I appreciate your input Paul, but I'm not trying to calculate air density in the way you are taking it. There is a formula for calculating the correction factor for horsepower. The formula needs to temperature in Celsius, which is easy to convert to Fahrenheit, but it wants the pressure in millibars. At that point, I'm lost. lol

That's what I suspected, but your wording threw me off. The equation is asking for Dry Air Pressure, so i believe it is more than just a simple units conversion. Its been a while since I have done any pressure calculations. There is a link on that page to the page below that I think might help explain some of it, but it gets kinda complicated.

http://wahiduddin.net/calc/density_altitude.htm
 
That's what I suspected, but your wording threw me off. The equation is asking for Dry Air Pressure, so i believe it is more than just a simple units conversion. Its been a while since I have done any pressure calculations. There is a link on that page to the page below that I think might help explain some of it, but it gets kinda complicated.

http://wahiduddin.net/calc/density_altitude.htm
I believe it's asking for dry air pressure to rule out any effect humidity would have on the calculations. The correction factor for humidity is so little, I don't think it's a consideration. I'm just going to put in what the barometer says at the moment, dry air or not.
 
Al, the US unit of measurement for barometric pressure is inches of mercury. Inches of mercury multiplied by 33.8637526 will give you milibars.
 
At my altitude @ 10,000 , I can run a motor on the dyno and find the best tuning for it to run it's best at this altitude and get real time and/or Corrected Factored results.
Yet I don't use it because it's pretty much meaningless to find the perfect tune for a motor running at 10,000 ft. when I want to race it and find the perfect tune @ 4,000 ft. instead.
I would like a climate controlled dyno room, yet for it to be controlled well would be a hard process and any out of control would be more like tuning a turbo charger.
 
Alvin I think what you want is 1 inch of mercury equals 33.86 millibars, so....standard barometric pressure at sea level is 29.925 inches of mercury OR (29.925 X 33.86 = 1,013.2605 millibars). Maybe this will help find what you are looking to figure out.
 
=(1.18*(((990/E75)+((E74+273)/298)*0.5))-0.18)
this is what I have so far. Trust me the cell references are correct.
One thing I'm wondering about is the *0.5. In the original formula from the 1st post I see the 0.5, but I'm not sure that's a multiplier. It could be a power.
E 75 is 1015.971 as in 30 inches of mercury expressed in millibars.
E 74 is Fahrenheit converted to Celsius.
 
Yes the .5 is an exponent. Use the "^" symbol.
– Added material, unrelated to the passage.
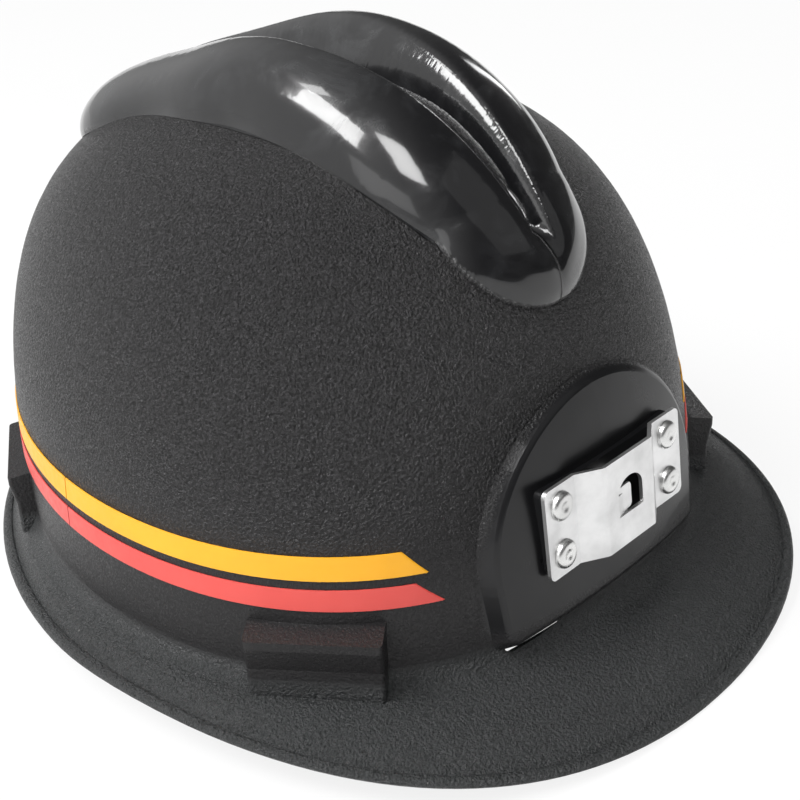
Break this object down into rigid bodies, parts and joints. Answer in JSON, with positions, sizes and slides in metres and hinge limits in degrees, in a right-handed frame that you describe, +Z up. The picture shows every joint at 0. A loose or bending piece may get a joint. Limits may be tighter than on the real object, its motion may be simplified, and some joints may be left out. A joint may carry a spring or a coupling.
{
  "type": "miner's safety helmet",
  "caption": "Full-brim hard hat with a split crown ridge, a metal lamp bracket on the brow, two coloured bands and a ratchet suspension inside.",
  "frame": {"origin": "centre of the bounding box on the plane that the rim stands on", "axes": "+Z up, -Y to the front, +X to the wearer's left"},
  "size_m": [0.232, 0.285, 0.1678],
  "materials": {
    "shell_plastic": "grained moulded thermoplastic, black",
    "bracket_steel": "pressed sheet, satin zinc",
    "rivet_aluminium": "turned, satin",
    "tape_yellow": "reflective tape, yellow",
    "tape_red": "reflective tape, red",
    "clip_steel": "spring sheet, satin",
    "key_plastic": "moulded, dark",
    "webbing": "woven polyester webbing, dark",
    "band_plastic": "moulded flexible strip, dark",
    "pad_fabric": "foam-backed knitted fabric, dark",
    "case_plastic": "moulded, dark",
    "gear_plastic": "acetal, natural white",
    "knob_plastic": "moulded, dark, ribbed grip"
  },
  "bodies": {
    "shell": {"shell": "shell_plastic", "lamp_bracket": "bracket_steel", "bracket_rivets": "rivet_aluminium", "stripe_yellow": "tape_yellow", "stripe_red": "tape_red", "cable_clip": "clip_steel", "clip_rivet": "rivet_aluminium"},
    "harness": {"key_front_left": "key_plastic", "key_front_right": "key_plastic", "key_rear_left": "key_plastic", "key_rear_right": "key_plastic", "crown_strap_lower": "webbing", "crown_strap_upper": "webbing", "headband": "band_plastic", "brow_pad": "pad_fabric", "band_arm_left": "band_plastic", "band_arm_right": "band_plastic"},
    "nape_unit": {"ratchet_housing": "case_plastic", "ratchet_cover": "case_plastic", "pawl_spring": "gear_plastic", "nape_pad": "pad_fabric"},
    "knob": {"ratchet_knob": "knob_plastic", "ratchet_pinion": "gear_plastic"},
    "rack_left": {"rack_left": "band_plastic"},
    "rack_right": {"rack_right": "band_plastic"}
  },
  "joints": [
    {"name": "suspension_unplug", "type": "slide", "parent": "shell", "child": "harness", "axis": [0, 0, -1], "range_m": [0, 0.12]},
    {"name": "nape_slide", "type": "slide", "parent": "harness", "child": "nape_unit", "axis": [0, -1, 0], "range_m": [0, 0.01178]},
    {"name": "knob_turn", "type": "hinge", "parent": "nape_unit", "child": "knob", "pos_m": [0, 0.088, 0.03], "axis": [0, 1, 0], "range_deg": [0, 100.5]},
    {"name": "rack_left_slide", "type": "slide", "parent": "harness", "child": "rack_left", "axis": [-0.7071, -0.7071, 0], "range_m": [0, 0.01671], "deforming": ["band_arm_left"]},
    {"name": "rack_right_slide", "type": "slide", "parent": "harness", "child": "rack_right", "axis": [0.7071, -0.7071, 0], "range_m": [0, 0.01671], "deforming": ["band_arm_right"]}
  ],
  "couplings": [
    {"joint": "knob_turn", "follows": "nape_slide", "rad_per_m": 148.15},
    {"joint": "rack_left_slide", "follows": "nape_slide", "ratio": 1.4142},
    {"joint": "rack_right_slide", "follows": "nape_slide", "ratio": 1.4142}
  ]
}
You also have an extra set of ().

=(1.18*((990/E75)+((E74+273)/298)^0.5)-0.18)
 
Yes the .5 is an exponent. Use the "^" symbol.

You also have an extra set of ().

=(1.18*((990/E75)+((E74+273)/298)^0.5)-0.18)
thank you so much for your help. My horsepower chart now has a correction factor in the calculations. I checked it against the online correction factor calculator and they both show the same correction factor. Yahoo.